Cama de Gato


Mais uma discussão entre mamãe e eu. Sendo forçados a vivermos juntos - pelo menos provisoriamente - é verdade que esse período tem se prolongado bem mais do que eu gostaria, mas, como costuma falar minha colega Narjara Turetta, se la vi - é como se eu tivesse caído numa cama de gato. Por sorte, o trabalho tem me consumido a ponto de eu chegar em casa tão cansado que quando ela parte para o ataque eu recuo, ultimamente tem sido a melhor tática: recuar. Dessa vez o problema foi o pote de sorvete que desapareceu do congelador do quarto dela e que ela sabe que fui eu quem pegou. Reconheço que errei, mas sorvete é para mim o melhor - se não o único - remédio para ressaca e, na última que enfrentei não me restou outra escolha, entrei na calada da noite no quarto enquanto ela dormia e afanei o pote de sorvete de creme com passas. Minutos depois eu já estava quase curado, mas no dia seguinte, que foi ontem, eu tive que ouvir. Dessa vez foi impossível recuar. Ela tocou em um ponto que ela sabe que não deve tocar e que me faz perder a cabeça: o meu pai, que nos abandonou quando eu ainda era um bebê. Acabei falando para ela que eu tinha era inveja dele, que teve a sorte de livrar-se dela. Blá, blá, blá, ofensas de ambas as partes, e o gran finale com ela aos prantos interpretando a vítima, com lenço na testa e tudo.
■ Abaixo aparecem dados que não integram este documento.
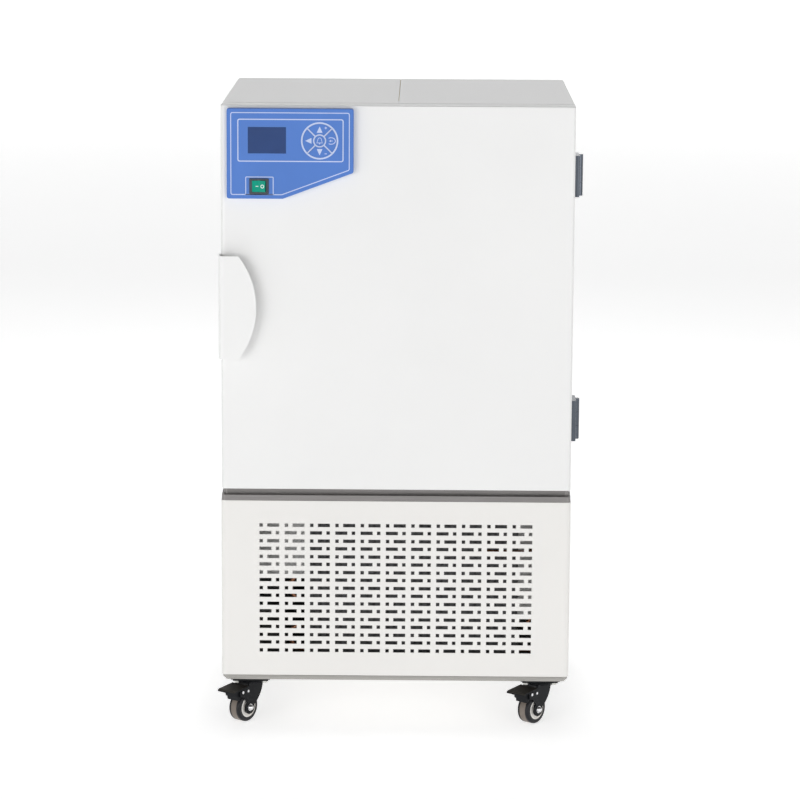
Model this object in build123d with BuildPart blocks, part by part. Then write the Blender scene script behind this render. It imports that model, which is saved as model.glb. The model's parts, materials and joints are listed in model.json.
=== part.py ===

A pensão toda escutando do lado de fora - a discussão ocorreu no local do crime. Acho que mamãe está começando a se repetir nos gestos e falas, eu já sei qual gesto vem depois do outro, o que ela fala sou capaz de acompanhar sussurrando, mas também, esse tipo de cena dramática vem se repetindo rotineiramente nos últimos 4 meses. Daqui a pouco eu escrevo um livro, ou melhor, uma peça de teatro, quem sabe ela gosta e resolve interpretar a si mesma, saindo numa longa turnê. É, preciso começar a escrever já! Sugestões para o título?